4.  After listening to the students’ reactions to the painting by Renè Magritte, ask them to analyze the following text by the philosopher and commentator on the Dao De Jing WANG Bi (A.D. 226-249):
“The Image is what brings out concept; language is what clarifies the Image. Nothing can equal Image in giving the fullness of concept; nothing can equal language in giving the fullness of Image. Language was born of the Image, thus we seek in language in order to observe the Image. Image was born of concept, thus we seek in Image in order to observe the concept. Concept is fully given in image; Image is overt in language.”
From “Elucidation of the Images,” Classic of Changes, in Stephen OWEN, ed. and trans.

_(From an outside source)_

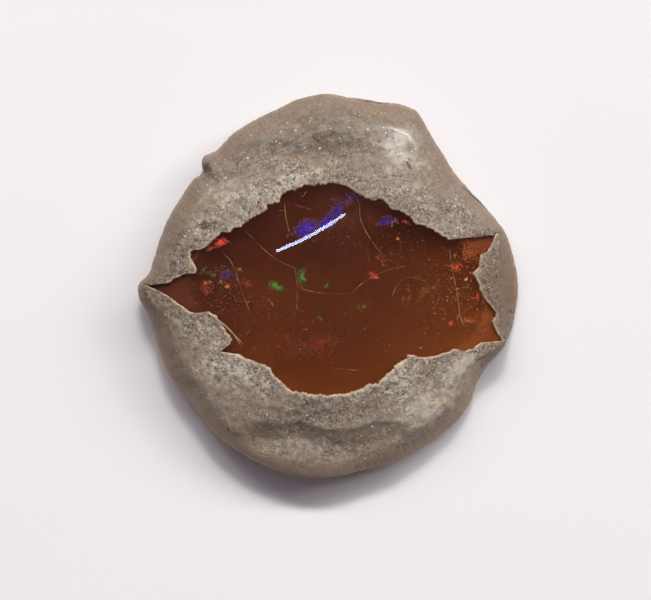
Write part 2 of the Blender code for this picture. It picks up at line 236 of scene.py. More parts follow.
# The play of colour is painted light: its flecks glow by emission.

An Anthology of Chinese Literature: Beginnings to 1911. New York: W.W. Norton & C., 1996, pp. 63-64.
5.  Show some selected clips from Wag the Dog (directed by Barry LEVINSON, 1997, 97 minutes) and invite the students to discuss the relation between the so-called “reality” and “fictionalized reality” in the political arena.

6.  You may also use The Matrix (directed by Andy and Larry WACHOWSKI, 1999, 136 minutes).  In this case, it would be better to use the DVD and in particular, show some of the following scenes: 4 (The Question), 5 (They’re coming for you), 6 (Unable to speak), 12 (The real world), 23 (Glitch in the matrix), 27 (Matters of belief), 36 (He is the one).

Discussion Questions:
  • Consider the interplay between “perception” and “reality.”
  • Paraphrasing The Matrix, is “our day in, day out real”?
  • Or, as The Matrix metaphorically suggests is the world a hoax, an elaborate deception spun by all-powerful machines of artificial intelligence that control us?